Austria recently imposed some of the strictest restrictions in Europe but currently, unvaccinated children between the ages of 12 and 18 are able to enter provided they are travelling with a vaccinated adult. 

The NHS Covid pass and/or proof of recovery is accepted when looking to gain entry to public spaces. Negative tests alone, however, are not accepted. 


U.K travellers can only currently visit Belgium for essential reasons if unvaccinated. Vaccinated travellers must take a PCR test on day 1 or 2 of your visit, and quarantine until you receive a negative result.

Children under the age of 12 will not be required to get tested but must quarantine with any parents doing the same.

Travellers can instead choose to take a PCR or antigen test before leaving U.K. on the day or day before arrival in Belgium. If negative, there is then no requirement to be tested or quarantine on day 1 or day 2 of your visit.


As above, there will be no entry for unvaccinated children between the ages of 12 and 15. Any child under the age of 12 must travel with a vaccinated adult and also take a PCR test 72 hours before travelling. Arrival and day-eight tests are also in place which will be provided by the Canadian government.

Further to this for the first 14 days of your stay, children must not attend large crowded gatherings or travel on crowded transport – children under four will be exempt.

While rules for domestic COVID passes vary by state, most places will require vaccination in public spaces.


Children aged 15 and under can enter France if travelling with a parent or guardian. 

The NHS Covid Pass is accepted, though children between the age of 12 and 15 must be regularly tested with either an antigen or PCR test, which remains valid for up to 48 hours. 


Unvaccinated children between the ages of 12 and 15 will currently be unable to gain entry to Germany, whereas kids under the age of 12 will be allowed entry provided that they are travelling with a vaccinated parent or guardian.

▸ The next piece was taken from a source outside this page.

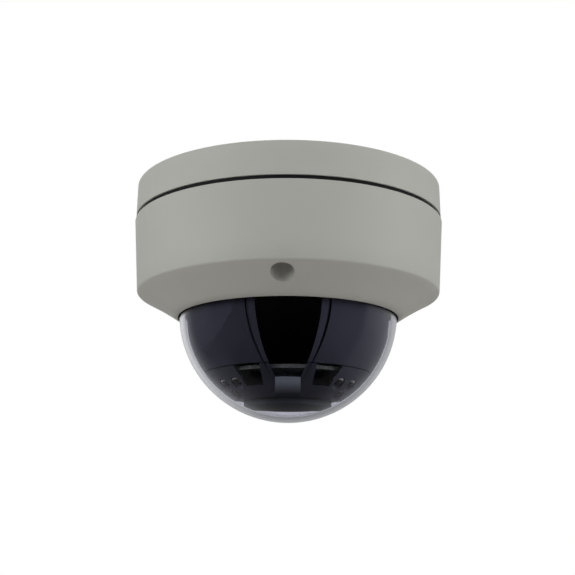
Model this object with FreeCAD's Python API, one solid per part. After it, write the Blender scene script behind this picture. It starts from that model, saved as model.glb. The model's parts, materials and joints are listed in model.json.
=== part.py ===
import FreeCAD, Part
import math
import os

# A ceiling-mounted dome camera. Millimetres, +Z up. The origin is the centre of the
# mounting face, the dome hangs below it, and the front of the camera faces -Y.

Vector = FreeCAD.Vector
up = Vector(0, 0, 1)

# ---- housing -------------------------------------------------------------------
side_room = 3.76         # room between the clamp ring's ears and the inside of the cover's side
cover_side_h = 33.93     # height of the cover's drafted side
cover_draft = 1.94       # how far the side draws in from its top edge to its corner
cover_wall = 2.8         # thickness of the cast side and cone
cone_h = 11.17           # height of the sloping face between the corner and the dome ring
cone_sag = 0.4           # how far that face is hollowed at its middle
corner_fillet = 1.3      # round between side and cone
edge_fillet = 0.4        # small round on cast edges
base_h = 15.2            # height of the mounting base's side
base_inset = 0.45        # base rim stands in from the cover's top edge
base_draft = 0.3         # how far the base's side draws in towards the ceiling
floor_t = 3.0            # thickness of the base's floor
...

If you are able to cross over into Germany you will also need to check domestic COVID passports schemes which can vary by state, city and region. Certain regions require either proof of vaccination or of a recent full recovery from COVID for over 12s. Negative tests alone will not be accepted.


To gain entry to Italy, children under the age of 18 are exempt from vaccination but must carry out PCR or antigen tests 48 hours prior to travel, with children under five exempt from testing. 

Regular testing for children aged 12-15 is mandatory and as above – an antigen or PCR test will be valid for 48 hours. 


Both children and adults will not be permitted entry, without full vaccination. The vaccine must be one approved by the World Health Organization (WHO), or proof that you have recovered from COVID in accordance with the protocol set by Israel as explained on their website. 


There is currently no entry for unvaccinated children between the ages of 12 and 15, and under-12s must travel with a vaccinated adult and take a PCR test 72 hours prior to departure. If your child is under the age of five they will be exempt from these requirements.

Once on the ground in Malta, bars and restaurants are able to require proof of vaccination for children 12 and over, but this is left to the discretion of the businesses.


Any children between the ages of 12 and 18 must be fully-vaccinated to visit Thailand, however, children under the age of 12 will be allowed to travel provided that they are travelling with a fully-vaccinated adult.

With travel, the key to any smooth trip has always been: organisation. But now more than ever it’s key to stay abreast of the rules, and ensure you regularly check for updates for your travel destination. 

We will keep this article updated as restrictions are imposed or relaxed but also urge you to check in on local government websites as rules can change fast.